Logstash Kafka input handling extended JSON format

ys_goh · November 14, 2023, 1:49am

Hello all, I am trying to get data from MongoDB to OpenSearch, and this is our pipeline:

MongoDB ==> Kafka source connector ==> Kafka topic ==> Logstash ==> OpenSearch

Problem is, when MongoDB data get written into the Kafka topic, they are in extended JSON format, which has fields like ISODate gets written in a nested structure with $date and Long gets written in a nested structure with $numberLong etc.

As a result, OpenSearch / Elasticsearch now also has data in this extended JSON format, which makes consuming from it very difficult.

Is there a way Logstash or OpenSearch can handle this internally through some configurations without impacting too much on the performance? The data that we are processing is generally huge with hundreds of lines and multiple layers of nested JSON. So, running a script to remove / flatten these data does not seem to be an optimal solution.

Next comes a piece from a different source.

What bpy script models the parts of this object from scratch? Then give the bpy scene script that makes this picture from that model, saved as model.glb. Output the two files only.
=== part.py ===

system · November 14, 2023, 1:49am

OpenSearch/OpenDistro are AWS run products and differ from the original Elasticsearch and Kibana products that Elastic builds and maintains. You may need to contact them directly for further assistance.

(This is an automated response from your friendly Elastic bot. Please report this post if you have any suggestions or concerns )

system · December 12, 2023, 1:50am

This topic was automatically closed 28 days after the last reply. New replies are no longer allowed.